For local government officials, community developers, and nonprofit leaders who need a communications plan that actually drives participation and builds public trust, Amautapublicaffairs offers hands-on support from objective setting through post-campaign evaluation. The firm’s full range of services covers every phase of the planning process, including audience analysis, message development, channel strategy, and real-time monitoring. If you are ready to move from a vague communications intent to a working plan with named owners and measurable outcomes, connect with the team to start the conversation.
FAQ
What is a campaign communications plan?
A campaign communications plan is the operational document that defines who needs what information, when, through which channels, and who is responsible for delivering it. It translates a broader communication strategy into scheduled, accountable actions.

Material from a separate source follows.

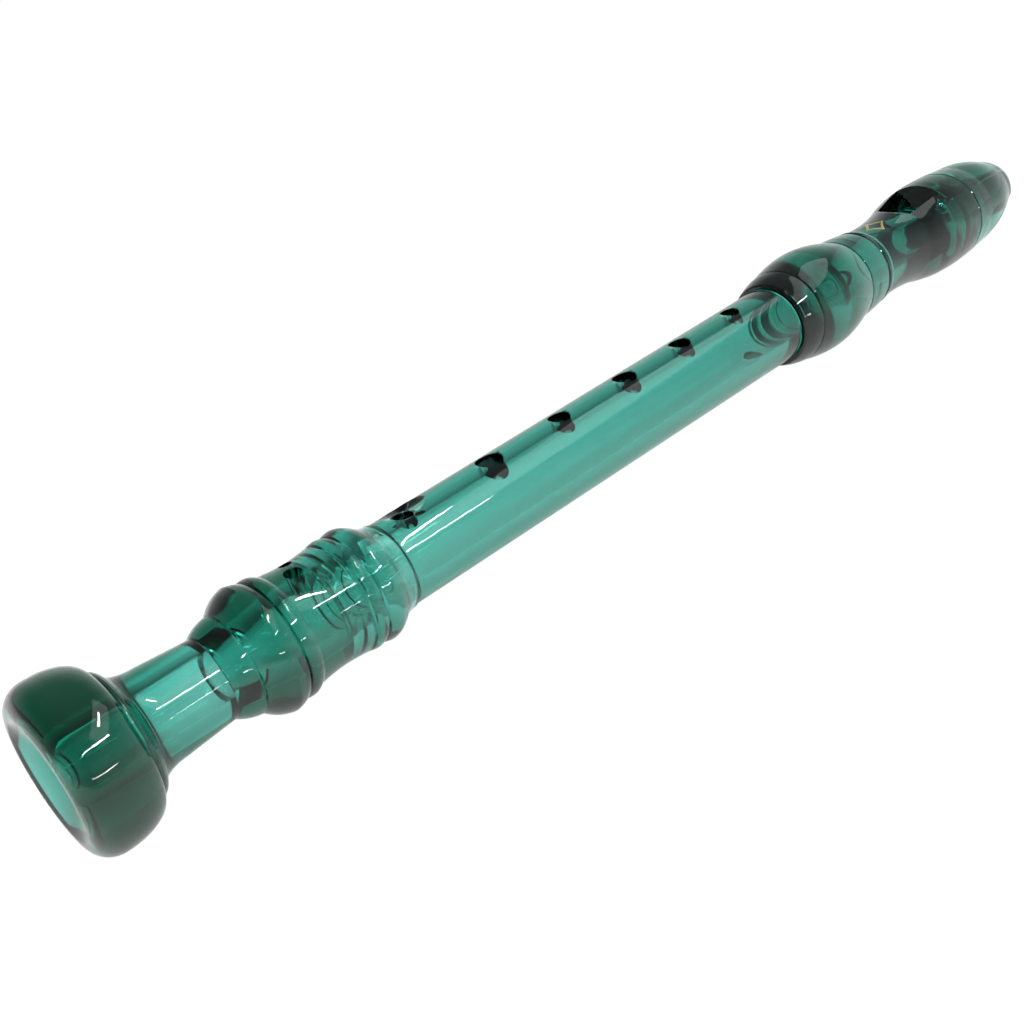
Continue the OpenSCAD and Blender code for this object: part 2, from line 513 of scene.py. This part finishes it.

How is a communications plan different from a communications strategy?
A communications strategy defines the why and overall direction of a campaign’s messaging. A communications plan specifies the what, how, and when, turning strategy into concrete tasks with named owners and deadlines.
What are the core elements of a campaign communications plan?
The five core elements are objectives, audiences and stakeholders, key messages, channels and frequency, and roles and owners. A feedback and evaluation mechanism is the sixth element that keeps the plan relevant throughout the campaign.
Why is audience targeting critical in a communications plan?
Different stakeholder groups have different information needs and communication habits. Tailoring messages and channels to each segment increases engagement, reduces opposition, and ensures the campaign reaches all relevant community members, including those without internet access.
How often should a campaign communications plan be reviewed?
Active campaigns should review the plan at least every two weeks. Participation data, media coverage, and stakeholder feedback should all inform adjustments to messaging, channels, and timing.